While many donor-funded projects incorporate M&E metrics to measure concrete activities, measuring policy reform efforts is much more difficult. Policy reform often involves multiple implementers, stakeholders and sectors, making attribution a major challenge. It is difficult and costly to isolate specific interventions within a policy reform process and measure their impact on national-level reforms.

While there is no singular approach or model for governmental M&E systems, the World Bank has identified three common features for success across countries: M&E systems require full government buy-in; must be led by a powerful central ministry; and must be closely tied to budgetary planning. [4] Utilizing these characteristics, a number of countries have excelled in putting M&E systems in place. With these systems in place, successful M&E feeds into step one of the model, thereby creating a positive, reinforcing cycle.
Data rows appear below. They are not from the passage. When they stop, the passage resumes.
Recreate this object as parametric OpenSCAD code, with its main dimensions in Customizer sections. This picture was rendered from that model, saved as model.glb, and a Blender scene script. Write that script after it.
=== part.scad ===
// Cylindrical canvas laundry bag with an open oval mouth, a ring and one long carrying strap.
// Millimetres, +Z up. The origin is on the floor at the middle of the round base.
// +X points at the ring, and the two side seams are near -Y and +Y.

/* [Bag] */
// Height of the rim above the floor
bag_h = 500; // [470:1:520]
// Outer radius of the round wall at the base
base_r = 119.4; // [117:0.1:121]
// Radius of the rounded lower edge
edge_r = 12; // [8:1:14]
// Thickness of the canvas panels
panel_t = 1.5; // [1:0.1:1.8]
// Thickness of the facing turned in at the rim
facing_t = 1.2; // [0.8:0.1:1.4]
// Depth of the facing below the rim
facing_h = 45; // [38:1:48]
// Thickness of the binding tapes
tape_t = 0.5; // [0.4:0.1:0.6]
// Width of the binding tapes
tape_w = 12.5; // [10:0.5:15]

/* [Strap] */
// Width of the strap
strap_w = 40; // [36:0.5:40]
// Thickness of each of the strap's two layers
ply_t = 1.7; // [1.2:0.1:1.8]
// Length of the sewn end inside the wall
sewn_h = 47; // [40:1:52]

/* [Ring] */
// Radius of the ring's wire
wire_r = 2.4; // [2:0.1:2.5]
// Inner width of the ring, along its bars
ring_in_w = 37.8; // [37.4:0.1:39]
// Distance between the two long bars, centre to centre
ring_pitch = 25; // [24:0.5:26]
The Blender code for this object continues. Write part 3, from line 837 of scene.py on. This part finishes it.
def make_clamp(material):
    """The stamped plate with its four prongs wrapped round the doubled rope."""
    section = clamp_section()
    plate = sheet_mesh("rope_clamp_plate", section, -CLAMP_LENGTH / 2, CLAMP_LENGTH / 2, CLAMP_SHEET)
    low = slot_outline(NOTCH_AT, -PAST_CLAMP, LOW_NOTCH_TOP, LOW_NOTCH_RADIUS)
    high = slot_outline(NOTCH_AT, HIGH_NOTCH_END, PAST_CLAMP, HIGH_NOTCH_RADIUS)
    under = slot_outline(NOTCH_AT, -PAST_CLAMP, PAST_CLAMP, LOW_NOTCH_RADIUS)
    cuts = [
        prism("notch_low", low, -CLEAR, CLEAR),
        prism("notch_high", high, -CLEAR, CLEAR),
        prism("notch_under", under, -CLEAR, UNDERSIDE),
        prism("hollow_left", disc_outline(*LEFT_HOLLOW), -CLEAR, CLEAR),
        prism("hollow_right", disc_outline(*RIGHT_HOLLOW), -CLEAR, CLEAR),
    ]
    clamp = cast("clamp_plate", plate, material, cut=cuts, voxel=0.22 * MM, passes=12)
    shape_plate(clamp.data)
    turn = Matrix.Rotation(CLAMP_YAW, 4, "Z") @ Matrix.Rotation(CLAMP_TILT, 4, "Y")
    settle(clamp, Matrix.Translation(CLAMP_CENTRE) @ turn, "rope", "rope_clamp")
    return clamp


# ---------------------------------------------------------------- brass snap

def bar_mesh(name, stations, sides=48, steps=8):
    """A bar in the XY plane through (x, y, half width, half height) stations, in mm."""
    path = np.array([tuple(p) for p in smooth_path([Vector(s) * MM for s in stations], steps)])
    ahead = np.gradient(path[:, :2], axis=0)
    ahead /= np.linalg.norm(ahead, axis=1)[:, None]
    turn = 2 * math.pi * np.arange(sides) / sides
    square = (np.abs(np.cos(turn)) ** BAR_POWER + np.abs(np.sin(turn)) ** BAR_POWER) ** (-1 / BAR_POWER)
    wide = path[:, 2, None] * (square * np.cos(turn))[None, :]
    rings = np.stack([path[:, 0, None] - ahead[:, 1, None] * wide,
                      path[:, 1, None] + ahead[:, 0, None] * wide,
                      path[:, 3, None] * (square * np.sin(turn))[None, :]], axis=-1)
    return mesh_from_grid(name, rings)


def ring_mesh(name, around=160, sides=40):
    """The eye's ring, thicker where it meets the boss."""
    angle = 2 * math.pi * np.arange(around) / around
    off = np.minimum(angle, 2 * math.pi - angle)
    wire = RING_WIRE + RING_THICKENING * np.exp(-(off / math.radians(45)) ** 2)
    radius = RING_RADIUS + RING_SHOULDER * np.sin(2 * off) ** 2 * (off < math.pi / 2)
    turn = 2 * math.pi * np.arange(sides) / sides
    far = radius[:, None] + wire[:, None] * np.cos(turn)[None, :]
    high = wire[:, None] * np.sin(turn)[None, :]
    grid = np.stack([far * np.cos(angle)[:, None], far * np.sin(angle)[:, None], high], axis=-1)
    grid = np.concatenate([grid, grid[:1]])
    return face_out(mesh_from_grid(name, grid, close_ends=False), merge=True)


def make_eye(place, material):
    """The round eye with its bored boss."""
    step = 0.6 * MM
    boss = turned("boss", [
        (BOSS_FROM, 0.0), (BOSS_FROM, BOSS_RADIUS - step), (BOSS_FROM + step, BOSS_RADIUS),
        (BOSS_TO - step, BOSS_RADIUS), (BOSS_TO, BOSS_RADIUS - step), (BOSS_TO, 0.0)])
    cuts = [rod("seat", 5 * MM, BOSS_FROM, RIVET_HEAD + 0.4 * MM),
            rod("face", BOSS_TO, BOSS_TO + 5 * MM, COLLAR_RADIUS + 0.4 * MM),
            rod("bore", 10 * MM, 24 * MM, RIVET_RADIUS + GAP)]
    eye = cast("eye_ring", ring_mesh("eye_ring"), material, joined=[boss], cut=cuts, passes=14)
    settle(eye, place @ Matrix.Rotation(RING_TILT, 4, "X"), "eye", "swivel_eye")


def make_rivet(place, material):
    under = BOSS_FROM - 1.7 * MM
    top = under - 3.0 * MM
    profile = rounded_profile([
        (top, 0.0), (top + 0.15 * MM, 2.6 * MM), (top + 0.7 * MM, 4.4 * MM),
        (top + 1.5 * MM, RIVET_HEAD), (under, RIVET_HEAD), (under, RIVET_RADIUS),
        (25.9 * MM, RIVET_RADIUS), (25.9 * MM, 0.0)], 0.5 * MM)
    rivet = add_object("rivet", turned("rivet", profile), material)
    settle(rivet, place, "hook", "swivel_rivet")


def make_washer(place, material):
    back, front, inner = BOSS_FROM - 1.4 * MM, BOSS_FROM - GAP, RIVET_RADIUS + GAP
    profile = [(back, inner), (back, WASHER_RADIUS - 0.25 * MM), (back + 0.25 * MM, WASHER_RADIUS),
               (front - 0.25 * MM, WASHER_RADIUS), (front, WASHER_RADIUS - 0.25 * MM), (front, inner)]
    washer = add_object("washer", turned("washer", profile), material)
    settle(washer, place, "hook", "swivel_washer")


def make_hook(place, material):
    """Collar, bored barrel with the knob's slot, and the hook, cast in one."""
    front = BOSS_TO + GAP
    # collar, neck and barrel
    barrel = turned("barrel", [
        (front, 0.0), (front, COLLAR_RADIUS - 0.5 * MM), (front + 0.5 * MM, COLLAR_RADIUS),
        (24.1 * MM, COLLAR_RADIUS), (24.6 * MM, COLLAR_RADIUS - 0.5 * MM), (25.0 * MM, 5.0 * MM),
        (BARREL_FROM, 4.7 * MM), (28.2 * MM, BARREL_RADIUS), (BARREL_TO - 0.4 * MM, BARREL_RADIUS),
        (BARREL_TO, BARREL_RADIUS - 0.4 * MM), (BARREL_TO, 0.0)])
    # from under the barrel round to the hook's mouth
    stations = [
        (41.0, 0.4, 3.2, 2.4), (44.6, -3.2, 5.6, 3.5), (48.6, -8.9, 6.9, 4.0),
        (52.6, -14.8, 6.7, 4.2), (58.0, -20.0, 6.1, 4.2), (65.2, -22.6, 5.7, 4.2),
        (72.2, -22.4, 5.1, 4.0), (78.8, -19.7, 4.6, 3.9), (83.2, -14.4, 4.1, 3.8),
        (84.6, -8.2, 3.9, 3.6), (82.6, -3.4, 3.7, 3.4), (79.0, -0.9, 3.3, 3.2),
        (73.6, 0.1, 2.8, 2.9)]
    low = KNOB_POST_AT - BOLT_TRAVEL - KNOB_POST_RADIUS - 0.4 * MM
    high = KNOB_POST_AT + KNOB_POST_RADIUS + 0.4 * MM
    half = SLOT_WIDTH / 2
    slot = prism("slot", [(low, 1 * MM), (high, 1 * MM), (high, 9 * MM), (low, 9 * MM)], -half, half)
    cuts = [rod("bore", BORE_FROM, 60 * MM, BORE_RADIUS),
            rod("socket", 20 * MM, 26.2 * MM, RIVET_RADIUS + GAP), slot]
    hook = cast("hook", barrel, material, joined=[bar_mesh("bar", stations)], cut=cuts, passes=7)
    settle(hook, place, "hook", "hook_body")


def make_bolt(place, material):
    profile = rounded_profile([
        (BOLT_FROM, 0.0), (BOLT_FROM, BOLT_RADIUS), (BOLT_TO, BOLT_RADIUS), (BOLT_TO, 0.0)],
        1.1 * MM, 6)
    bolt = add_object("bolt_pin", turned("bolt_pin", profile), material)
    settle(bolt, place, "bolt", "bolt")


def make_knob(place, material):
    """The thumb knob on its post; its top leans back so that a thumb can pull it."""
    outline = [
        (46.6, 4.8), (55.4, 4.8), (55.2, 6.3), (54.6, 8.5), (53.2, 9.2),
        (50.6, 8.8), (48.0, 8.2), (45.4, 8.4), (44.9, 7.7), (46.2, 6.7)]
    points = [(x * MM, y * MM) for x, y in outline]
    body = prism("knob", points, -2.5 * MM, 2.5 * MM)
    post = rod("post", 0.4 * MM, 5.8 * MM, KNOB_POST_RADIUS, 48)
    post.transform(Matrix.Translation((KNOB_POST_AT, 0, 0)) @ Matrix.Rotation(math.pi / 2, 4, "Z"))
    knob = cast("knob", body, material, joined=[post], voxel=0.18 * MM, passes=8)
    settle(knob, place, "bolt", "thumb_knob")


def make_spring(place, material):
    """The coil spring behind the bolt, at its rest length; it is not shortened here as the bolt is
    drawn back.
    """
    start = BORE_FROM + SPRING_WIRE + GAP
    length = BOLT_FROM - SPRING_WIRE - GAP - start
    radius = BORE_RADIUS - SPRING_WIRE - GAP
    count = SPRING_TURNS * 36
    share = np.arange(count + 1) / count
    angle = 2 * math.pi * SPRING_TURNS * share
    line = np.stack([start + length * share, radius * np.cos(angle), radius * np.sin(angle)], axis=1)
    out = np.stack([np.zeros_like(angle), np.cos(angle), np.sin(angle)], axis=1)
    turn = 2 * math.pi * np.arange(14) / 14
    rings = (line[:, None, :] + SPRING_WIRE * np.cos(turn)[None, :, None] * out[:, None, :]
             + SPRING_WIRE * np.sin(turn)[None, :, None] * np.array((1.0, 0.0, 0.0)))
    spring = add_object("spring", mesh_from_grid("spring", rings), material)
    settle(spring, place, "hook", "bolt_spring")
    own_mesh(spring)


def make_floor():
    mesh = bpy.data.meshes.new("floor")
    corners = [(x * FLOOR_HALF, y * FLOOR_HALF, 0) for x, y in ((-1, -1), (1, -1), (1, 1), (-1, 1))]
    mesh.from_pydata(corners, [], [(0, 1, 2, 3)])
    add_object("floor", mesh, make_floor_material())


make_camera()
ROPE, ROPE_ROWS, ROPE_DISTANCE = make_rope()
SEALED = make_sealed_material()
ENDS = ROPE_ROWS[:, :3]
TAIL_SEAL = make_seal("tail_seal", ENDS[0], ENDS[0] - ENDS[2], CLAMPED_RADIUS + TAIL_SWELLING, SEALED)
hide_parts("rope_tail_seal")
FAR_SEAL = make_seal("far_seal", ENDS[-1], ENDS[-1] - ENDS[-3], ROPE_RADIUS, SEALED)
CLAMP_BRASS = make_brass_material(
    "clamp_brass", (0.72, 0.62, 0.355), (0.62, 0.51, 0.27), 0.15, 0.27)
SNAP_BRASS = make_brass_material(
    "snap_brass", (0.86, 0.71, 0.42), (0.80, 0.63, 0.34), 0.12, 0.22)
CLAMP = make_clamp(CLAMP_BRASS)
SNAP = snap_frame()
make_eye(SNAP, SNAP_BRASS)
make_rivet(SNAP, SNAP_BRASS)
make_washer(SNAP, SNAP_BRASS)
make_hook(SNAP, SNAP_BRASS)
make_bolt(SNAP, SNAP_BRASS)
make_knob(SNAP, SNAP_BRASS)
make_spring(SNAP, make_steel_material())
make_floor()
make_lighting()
A one-size-fits-all-solution to policy reform does not exist. Development partner interventions must be focused on providing long-term sustainability even after the end of a project. The first three steps in the change model are about ensuring informed and inclusive policy development, ultimately strengthening the existing enabling environment. Step four is where the longer term, harder work of organizational change happens. Step five then uses M&E to create a reinforcing cycle for reform. The goal is to move from a static or reactive organization to a dynamic organization that can learn, retain knowledge and ultimately create a sustainable reform cycle.

[1] USAID, 2015, Agribusiness Regulations and Institutions (AGRI) Index, Final Report.

[2] USAID, 2015, Agribusiness Regulations and Institutions (AGRI) Index, Final Report.

[3] Inspired by the World Bank’s global Doing Business report.

[4] World Bank, 2007, How to Build M&E Systems to Support Better Government, Independent Evaluation Group.